Triumph Classic Motorcycles
As are bikes like these. They didn’t beat the Harleys either, but any Anglophile can appreciate what Triumph Classic Motorcycles in Costa Mesa can do with the street tracker concept. At this writing, Yamaha, Kawasaki, Indian, (maybe) Ducati, some unknown others (Honda?)… and inevitably Harley-Davidson are dirt track racing. Considering the history of the sport… it’s deja vu… all over again!

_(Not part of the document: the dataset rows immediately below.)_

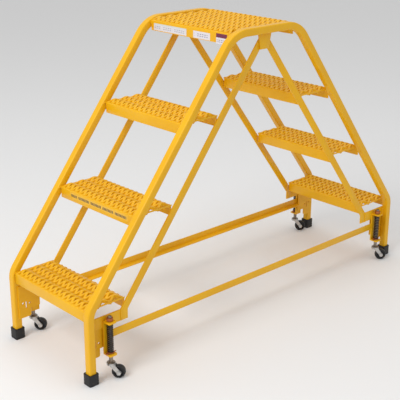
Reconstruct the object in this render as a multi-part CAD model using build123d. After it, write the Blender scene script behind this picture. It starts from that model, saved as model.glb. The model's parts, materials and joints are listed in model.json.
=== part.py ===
"""Double-sided mobile ladder stand: two bent-tube side frames, three treads each side, a platform
and four spring-loaded swivel casters.

Frame: +Z up, X along the length of the stand, Y across its width, origin on the floor at the centre.
Left and right are -X and +X; near and far are -Y and +Y.
"""
from build123d import *
from math import atan2, hypot, sin
import os

# ---- Driving dimensions, millimetres -------------------------------------------------------------
rise = 254.0                # height of one level, 10 inches
levels = 4                  # three treads and the platform
frame_width = 434.0         # outside of one side frame to the outside of the other
half_base = 757.0           # centre to the outer face of a leg
bend_z = 243.0              # height where the leg line meets the incline line
half_top = 158.0            # centre to where the incline line meets the top line

tube = 25.4                 # square tube
tube_wall = 1.7
tube_corner = 4.0
top_bend = 110.0            # centreline radii
bottom_bend = 60.0

cap_size = 36.0             # rubber foot cap
cap_height = 38.0
cap_floor = 6.0
cap_corner = 5.0

plate_t = 4.8               # plate and flat bar
strip_width = 25.4          # inner brace
brace_setback = 132.7       # outer face of the incline to the front edge of the brace, square to it
toe_x = 589.0               # cut-off end of the brace and base bar
bar_low = 170.0
bar_high = 208.0
gusset_top_half = 30.0
gusset_low_half = 20.0
gusset_drop = 52.0

plate_left = -743.0         # caster plate outline, at the left near corner
plate_step_x = -698.0
plate_right = -662.0
plate_low = 73.0
plate_step_z = 101.0
plate_high = 190.0
plate_chamfer = 4.0
hole_r = 4.0
holes_xz = [(-727.0, 125.0), (-701.0, 120.0)]
slot_xz = (-715.0, 117.0)
slot_width = 5.5
slot_height = 25.0

tread_depth = 152.4         # three rows of diamonds
platform_depth = 300.0      # six rows of diamonds
channel_height = 36.0       # apron of a grating plank
tooth_height = 12.0         # lattice that stands above the aprons
sheet_t = 2.7
strand_t = 2.7              # strand of the diamond lattice, in plan
rows_tread = 3
rows_platform = 6
diamonds_long = 16
end_bar_t = 3.0             # bar that closes the deck at each end of a plank
end_bar_low = 15.0          # its edges below the level of the teeth
end_bar_high = 8.5

rail_leg = 25.4             # tie rail angle
rail_t = 3.2
rail_low = 128.0

stem_x = 674.0              # caster stem axis
stem_y = 214.0
bracket_width = 30.0
bracket_reach = 29.0
tab_corner = 6.0
tab_low = 80.0              # underside of the bottom tab
tab_high = 190.0            # underside of the top tab

stem_r = 6.35
slide_gap = 0.3
stem_top = 213.0
stem_chamfer = 1.2
flange_r = 12.0             # upper race of the swivel, part of the stem
flange_t = 2.6
flange_low = 53.2
kingpin_r = 4.0
rivet_r = 6.0
rivet_low = 43.2
rivet_high = 46.0

wheel_r = 22.0
wheel_width = 18.0
wheel_side_gap = 2.2        # wheel's tread to the fork leg
boss_gap = 0.4              # wheel's boss to the fork leg
axle_r = 4.0
axle_gap = 0.05
trail = 23.0
trail_angle = -40.0         # direction in which the casters trail, from +X

fork_t = 2.5
crown_low = 46.5
crown_front = 10.0
crown_rear = 14.0
crown_corner = 3.0
cup_r = 14.6
cup_wall = 1.6
cup_height = 4.4
fork_eye_r = 7.5
ball_r = 1.6
ball_circle_r = 9.5
ball_count = 10

nut_size = 19.0             # across flats
nut_low = 197.0
nut_height = 10.0
thread_gap = 0.1
washer_t = 2.5
washer_r = 11.0
cotter_r = 1.5
cotter_tail = 20.0
cotter_head = 10.0
cotter_eye_r = 3.8
spring_wire_r = 1.5
spring_mean_r = 8.9
spring_turns = 14
bolt_size = 13.0            # axle bolt head and nut, across flats
bolt_head = 4.0
bolt_nut = 5.0
bolt_end = 7.0

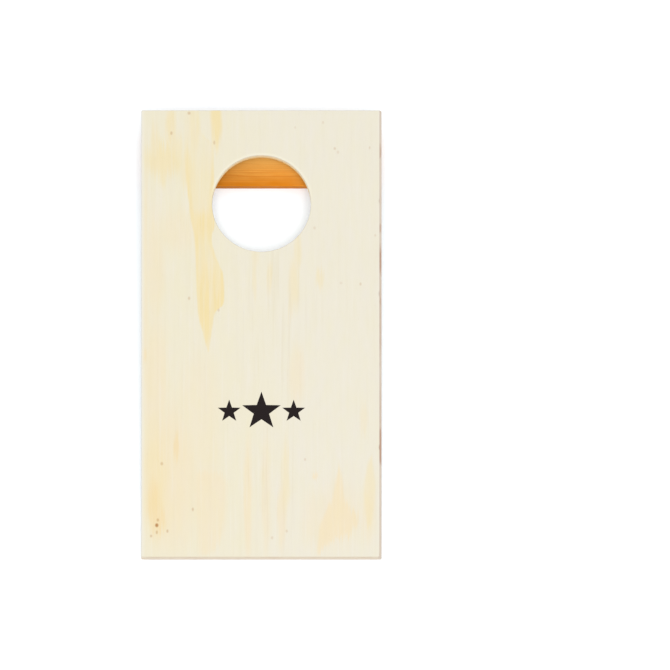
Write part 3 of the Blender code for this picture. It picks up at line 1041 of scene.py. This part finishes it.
def screwTree(headRadius, length):
    tree = bpy.data.node_groups.new("countersunk_screws", "GeometryNodeTree")
    bench = Bench(tree)
    sizes = {"Head radius": headRadius, "Length": length}
    for name in ("Core radius", "Thread depth", "Thread pitch", "Tip length", "Recess length",
                 "Recess width", "Recess depth"):
        first, second = name.split()
        sizes[name] = screwLook[first.lower() + second.title()]
    identifiers = {"Points": addInput(tree, "Points", "Geometry")}
    for name, value in sizes.items():
        identifiers[name] = addInput(tree, name, "Float", value)
    identifiers["Turn"] = addInput(tree, "Turn", "Rotation")
    identifiers["Finish"] = addInput(tree, "Finish", "Material")
    tree.interface.new_socket(name="Screws", in_out="OUTPUT", socket_type="NodeSocketGeometry")
    inputs = bench.node("NodeGroupInput").socket.node
    given = {socket.name: Wire(bench, socket) for socket in inputs.outputs if socket.name}

    # body: a turned line whose radius is a cone at the head, then the core, then the tip
    line = bench.node("GeometryNodeCurvePrimitiveLine", {"mode": "POINTS"},
                      {"Start": (0, 0, 0), "End": bench.join(0.0, 0.0, 0.0 - given["Length"])})
    line = bench.node("GeometryNodeResampleCurve", {"mode": "COUNT"},
                      {0: line, "Count": screwLook["linePoints"]})
    depth = 0.0 - bench.split(bench.node("GeometryNodeInputPosition"))[2]
    cone = given["Head radius"] - bench.maths("MAXIMUM", depth - screwLook["headLand"], 0.0)
    shank = bench.maths("MAXIMUM", cone, given["Core radius"])
    tip = given["Core radius"] * (given["Length"] - depth) / given["Tip length"] + screwLook["tipRadius"]
    radius = bench.maths("MINIMUM", shank, tip)
    circle, ridge = (bench.node("GeometryNodeCurvePrimitiveCircle", {"mode": "RADIUS"},
                                {"Resolution": sides, "Radius": 1.0}) for sides in (screwLook["sides"], 3))
    body = bench.node("GeometryNodeCurveToMesh", {},
                      {0: line, 1: circle, "Scale": radius, "Fill Caps": True})

    # thread: a three-sided ridge wound up the core
    threadHeight = given["Length"] - given["Head radius"] - given["Tip length"] * 0.4
    turns = threadHeight / given["Thread pitch"]
    spiral = bench.node("GeometryNodeCurveSpiral", {}, {
        "Resolution": screwLook["threadStepsPerTurn"],
        "Rotations": turns,
        "Start Radius": given["Core radius"] * 0.55,
        "End Radius": given["Core radius"],
        "Height": threadHeight,
    })
    spiral = bench.node("GeometryNodeTransform", {}, {
        0: spiral, "Translation": bench.join(0.0, 0.0, given["Tip length"] * 0.4 - given["Length"])})
    thread = bench.node("GeometryNodeCurveToMesh", {},
                        {0: spiral, 1: ridge, "Scale": given["Thread depth"], "Fill Caps": True})
    joined = {"operation": "UNION", "solver": "EXACT"}
    threaded = bench.node("GeometryNodeMeshBoolean", joined, {1: [body, thread]})

    # cross recess
    armLong, armWide = given["Recess length"], given["Recess width"]
    deep = given["Recess depth"] * 2
    arms = [bench.node("GeometryNodeMeshCube", {}, {"Size": bench.join(*arm, deep)})
            for arm in ((armLong, armWide), (armWide, armLong))]
    cut = {"operation": "DIFFERENCE", "solver": "EXACT"}
    recessed = bench.node("GeometryNodeMeshBoolean", cut, {0: threaded, 1: arms})

    placed = bench.node("GeometryNodeInstanceOnPoints", {},
                        {0: given["Points"], "Instance": recessed, "Rotation": given["Turn"]})
    real = bench.node("GeometryNodeRealizeInstances", {}, {0: placed})
    finished = bench.node("GeometryNodeSetMaterial", {}, {0: real, "Material": given["Finish"]})
    bench.node("NodeGroupOutput", {}, {0: finished})
    return tree, identifiers


def makeScrewSet(body, part, side, tree, identifiers, material):
    nodes = [hinge + "_" + part + "_screw_" + row for hinge in ("left_hinge", "right_hinge")
             for row in ("outer", "inner")]
    points = bpy.data.meshes.new("screw_places")
    places = []
    for node in nodes:
        low, high = boardBox(node)
        middle = (low + high) / 2
        places.append((middle.x, middle.y, low.z if side > 0 else high.z))
    points.from_pydata(places, [], [])
    holder = newObject("screw_places", points)
    modifier = holder.modifiers.new("screws", "NODES")
    modifier.node_group = tree
    modifier[identifiers["Turn"]] = (math.pi if side > 0 else 0.0, 0.0, 0.0)
    modifier[identifiers["Finish"]] = material
    mesh = evaluatedMesh(holder)
    holder.modifiers.remove(modifier)
    bpy.data.objects.remove(holder)
    addPiece(part + "_screws", smoothed(mesh, 30), None, body, nodes)


def makeHardware():
    leafBrass = makeBrass("brushed_brass", (9, 0.25, 0.25))
    pinBrass = makeBrass("drawn_brass", (6, 0.4, 0.4))
    screwBrass = makeBrass("screw_brass", (0.6, 0.6, 0.6))
    for hinge in ("left_hinge", "right_hinge"):
        makeLeaf(hinge, "deck", 1, 1, "deck", leafBrass)
        makeLeaf(hinge, "leg", -1, 0, "leg", leafBrass)
        makePin(hinge, pinBrass)
    low, high = boardBox("left_hinge_deck_screw_outer")
    tree, identifiers = screwTree((high.x - low.x) / 2, high.z - low.z)
    makeScrewSet("deck", "deck", 1, tree, identifiers, screwBrass)
    makeScrewSet("leg", "leg", -1, tree, identifiers, screwBrass)


makeHardware()
print("hinges and screws made")


# Studio

studioLook = {
    "floorSize": 6.0,
    "floorShade": (0.76, 0.80, 0.84),
    "floorGlow": 0.19,
    "skyStrength": 1.0,
    "keyPower": 84.0,
    "keySize": 2.4,
    "keyPlace": (0.2, -1.3, 4.0),
    "viewTilt": 12.5,  # degrees off the play face's own normal, towards the front
    "viewWidth": 0.530,
    "viewOffset": (58.2 * mm, -1.1 * mm),  # from the deck's middle to the middle of the view
    "viewDistance": 1.6,
    "floorDrop": 0.05 * mm,  # keeps the floor from flickering against the feet
}


def makeFloor():
    material, bench = newMaterial("white_floor")
    place = bench.node("ShaderNodeTexCoord", out=3)
    level = 0.985 + bench.noise(place, (0.4, 0.4, 0.4), 2) * 0.03
    colour = bench.dimmed((*studioLook["floorShade"], 1.0), level)
    uniform = {
        "Emission Color": grey(1.0),
        "Emission Strength": studioLook["floorGlow"],
        "Specular IOR Level": 0.0,
    }
    finishMaterial(bench, colour, 0.9, uniform=uniform)
    half = studioLook["floorSize"] / 2
    mesh = bpy.data.meshes.new("floor")
    corners = [(-half, -half, 0), (half, -half, 0), (half, half, 0), (-half, half, 0)]
    mesh.from_pydata(corners, [], [(0, 1, 2, 3)])
    mesh.materials.append(material)
    floor = newObject("floor", mesh)
    floor.location.z = -studioLook["floorDrop"]


def makeLights():
    world = bpy.data.worlds.new("white_room")
    world.use_nodes = True
    background = world.node_tree.nodes["Background"]
    background.inputs["Color"].default_value = grey(1.0)
    background.inputs["Strength"].default_value = studioLook["skyStrength"]
    bpy.context.scene.world = world
    light = bpy.data.lights.new("key", "AREA")
    light.shape = "SQUARE"
    light.size = studioLook["keySize"]
    light.energy = studioLook["keyPower"]
    key = newObject("key", light)
    key.location = studioLook["keyPlace"]
    key.rotation_euler = (-key.location).to_track_quat("-Z", "Y").to_euler()


def makeCamera():
    camera = newObject("camera", bpy.data.cameras.new("camera"))
    camera.data.type = "ORTHO"
    camera.data.ortho_scale = studioLook["viewWidth"]
    camera.rotation_euler = (slope + math.radians(studioLook["viewTilt"]), 0, 0)
    turn = camera.rotation_euler.to_matrix()
    faceMiddle = boardToWorld @ Vector((0, 0, deckTop))
    offset = Vector((*studioLook["viewOffset"], studioLook["viewDistance"]))
    camera.location = faceMiddle + turn @ offset
    bpy.context.scene.camera = camera


makeFloor()
makeLights()
makeCamera()
bpy.context.scene.view_settings.view_transform = "Standard"
print("studio made")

These days we’ve nearly come full circle. The new dirt trackers are of all makes and variations and based on street bikes! Finally displacing the last of the pure racing dirt trackers… the XR750. What makes that interesting is where it leaves the idea of a street tracker. You could style one, making an imitation, from almost any machine. But you can only come up with a real one if you pull the lights and take it around a dirt track with a chance of winning. Because superior function leads to proper form every time!

Harley-Davidson XLR
At the end of the day, however… ye faithful scribe still has a Jones for the brass ring he missed as a kid. For me, even now (and “him” in the day), it simply does not get any closer to the ultimate street tracker bullseye than the Harley-Davidson XLR! Doubt we’ll see the equivalent in showrooms (or anywhere else but a race track) ever again!